Throughout the two-month turnaround, around 1,250 employees were busy cleaning, maintaining, and inspecting the cracker plant.

The turnaround at the chemical plant, which takes place every five years, focuses not only on maintenance and servicing activities to maintain the value of the chemical plant, but also on opportunities for expansion and optimization. The petrochemical processes at INEOS are gradually improved with every shutdown. "Applying innovative test methods and long-standing experience gained in previous large-scale turnarounds, we can support plant managers and owners in the best possible manner when it comes to the implementation of safety-relevant measures," says Peschel.
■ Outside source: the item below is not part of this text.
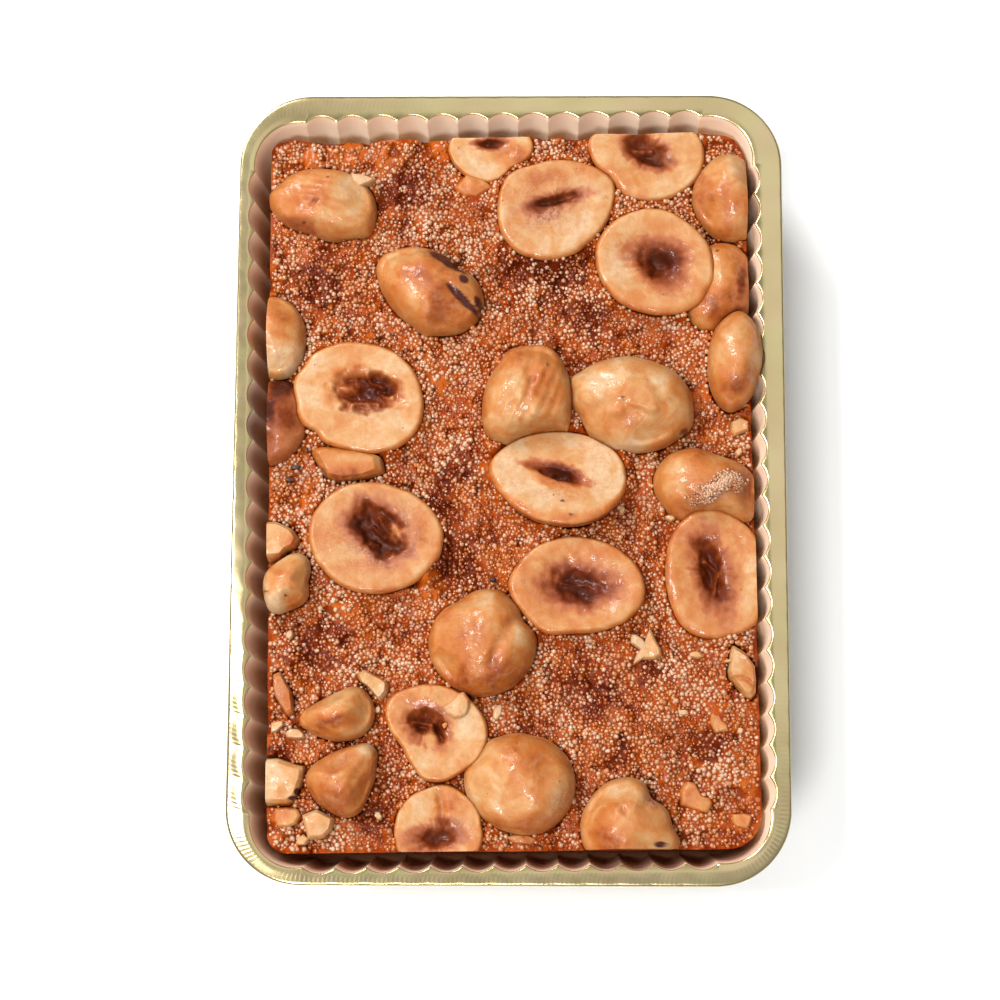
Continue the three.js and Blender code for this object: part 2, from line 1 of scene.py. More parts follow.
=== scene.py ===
"""A semolina slab topped with roasted hazelnuts, in its own tray of gold-coloured film.

Lengths are millimetres, turned into metres as each mesh is made. Places on the object are
measured from the middle of the pan, with +X along a short side and +Y along a long one.
"""
import math
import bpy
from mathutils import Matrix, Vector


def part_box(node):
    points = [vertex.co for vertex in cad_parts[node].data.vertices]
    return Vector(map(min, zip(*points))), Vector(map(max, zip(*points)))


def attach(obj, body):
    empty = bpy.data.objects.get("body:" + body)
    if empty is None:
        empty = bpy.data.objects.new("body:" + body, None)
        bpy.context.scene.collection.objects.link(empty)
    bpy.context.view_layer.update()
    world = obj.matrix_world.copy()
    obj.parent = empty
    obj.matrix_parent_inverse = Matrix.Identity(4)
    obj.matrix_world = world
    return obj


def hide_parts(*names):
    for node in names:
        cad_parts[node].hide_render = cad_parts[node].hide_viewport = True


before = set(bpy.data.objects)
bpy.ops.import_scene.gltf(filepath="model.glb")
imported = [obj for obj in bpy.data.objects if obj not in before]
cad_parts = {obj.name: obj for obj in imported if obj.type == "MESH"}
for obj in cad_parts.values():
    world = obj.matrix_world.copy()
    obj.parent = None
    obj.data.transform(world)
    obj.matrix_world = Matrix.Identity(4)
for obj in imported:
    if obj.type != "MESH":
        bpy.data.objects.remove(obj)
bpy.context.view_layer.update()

from types import SimpleNamespace

import bpy
import numpy as np
from mathutils import Matrix

MM = 0.001
SEED = 20

# The pan's middle, a little off the middle of the rim that was trimmed askew round it.
PAN_X = -0.35
PAN_Y = -0.38
TRIM_TURN = math.radians(-0.8)


def box_mm(node):
    """A solid's lowest and highest corners, in millimetres from the pan's middle."""
    low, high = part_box(node)
    shift = np.array([PAN_X, PAN_Y, 0])
    return np.array(low) / MM - shift, np.array(high) / MM - shift


# Tray.
TRAY_DEPTH = box_mm("tray")[1][2]
FLUTE_PITCH = 4.2
FLUTES_ACROSS = 13
FLUTES_ALONG = 21
FLUTE_DEPTH = 0.85
CORNER_RADIUS = 7.0
CORNER_BULGE = 0.5
RIM_WIDTH = 3.098
RIM_LIP = 1.3
FILM = 0.5
WALL_DRAFT = 1.8
FOOT_ROUND = 1.2
RIBS_PER_FLUTE = 7
RIBS_PER_CORNER = 24
STEPS_PER_RIB = 4
RIB_HEIGHT = 0.011
# The rim's upper face: its rings, as shares of its width from the flutes to its edge, where it
# starts to round off and how far it falls there, how deep its dish is and how far its inner edge
# rolls down, how far it dips beside a cusp and at a corner, and its dents.
RIM_SHARES = (
    0.985, 0.955, 0.91, 0.85, 0.76, 0.66, 0.55, 0.44, 0.34, 0.25, 0.17, 0.1, 0.045, 0.01,
)
RIM_ROUNDS_FROM = 0.86
RIM_CROWN = 0.3
RIM_DISH = 0.1
RIM_ROLL = 0.09
CUSP_DIP = 0.2
CUSP_DIP_REACH = 1.0
CORNER_DIP = 0.12
CORNER_DIP_REACH = 0.3
DIP_POWER = 1.3
DENT_DEPTH = 0.015
# The rim sags on the left, towards the near end.
RIM_SAG = 0.5
RIM_SAG_AT = -36.0
RIM_SAG_REACH = 17.0
HALF_ACROSS = FLUTES_ACROSS * FLUTE_PITCH / 2
HALF_ALONG = FLUTES_ALONG * FLUTE_PITCH / 2
CUSP_HALF_X = HALF_ACROSS + CORNER_RADIUS
# The rings up the outside and down the inside of the wall, and those of its round foot.
OUTSIDE_SHARES = (0, 0.35, 0.7, 1)
WALL_SHARES = (0, 0.08, 0.2, 0.4, 0.6, 0.8, 1)
FOOT_SHARES = (0.4, 0.75, 1)
WALL_WAVE = 0.06
FLOOR_INSET = 6.0

# Slab.
SLAB_LOW, SLAB_HIGH = box_mm("slab")
SLAB_MIDDLE_X = (SLAB_LOW[0] + SLAB_HIGH[0]) / 2
SLAB_HALF_X = (SLAB_HIGH[0] - SLAB_LOW[0]) / 2
SLAB_HALF_Y = (SLAB_HIGH[1] - SLAB_LOW[1]) / 2
SLAB_FOOT = SLAB_LOW[2]
SLAB_TOP = 17.2
SLAB_TAPER = 1.4
SLAB_FOOT_ROUND = 1.2
# Corner radii by the signs of X and Y.
SLAB_CORNERS = {(1, -1): 4.6, (1, 1): 3.4, (-1, 1): 1.8, (-1, -1): 2.8}
SLAB_COLUMNS = 198
ROW_PITCH = 0.335
ROW_CROWD = 5.0
CROWDED_ROWS = 26
# The rings down the slab's cut sides, as shares of the way from its top to its foot.
SIDE_SHARES = (0.03, 0.07, 0.12, 0.18, 0.25, 0.33, 0.42, 0.52, 0.63, 0.75, 0.86, 0.94, 1)
# Relief of the crumb, as layers of noise: height, size in millimetres and seed. The first two
# are the lumps and crags of the solid.
LUMPS = (0.75, 5.0, 3)
CRAGS = (0.4, 2.6, 8)
FINE_CRUMB = ((0.24, 1.3, 5), (0.1, 0.55, 6))
HOLLOWS = ((1, 1.9, 17), (0.35, 0.8, 18), (0.3, 7.0, 16))
HOLLOW_DEPTH = 0.8
BURNT_SEED = 21
GLAZED_SEED = 23
TOUCH_GAP = 0.3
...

High-resolution digital images of possible inhomogeneities in welded materials, plant components, or complex geometries enable more specific measures that combine maximum safety and cost-effectiveness. To this end, the test engineers apply innovative ultrasonic and radiographic test methods and bring experience from previous plant shutdowns at INEOS in Cologne to determine whether and how a component has changed and whether it may have to be replaced.

If repairs are necessary, the test engineers will take on further responsibilities — from defining the scope of repairs, providing the necessary calculations, and approving the inspection and test plans to monitoring the repairs. All experts work to the common goal of ensuring the deadline for the startup of the cracker can be met. On this day of the turnaround all components are found to be in compliance with the requirements.

After two months of shutdown the plant is started up again as scheduled. The scaffolding is disassembled and the pressures in the systems are built up again. The plant is brought back to operating temperature. Fluids and gases flow into the systems. One-and-a-half years of preparations and around 75,000 hours of planning thus find a successful completion. "This was the largest turnaround that we have ever had at our site in Cologne," says Dr. Anne-Gret Iturriaga Abarzua, communications manager at INEOS.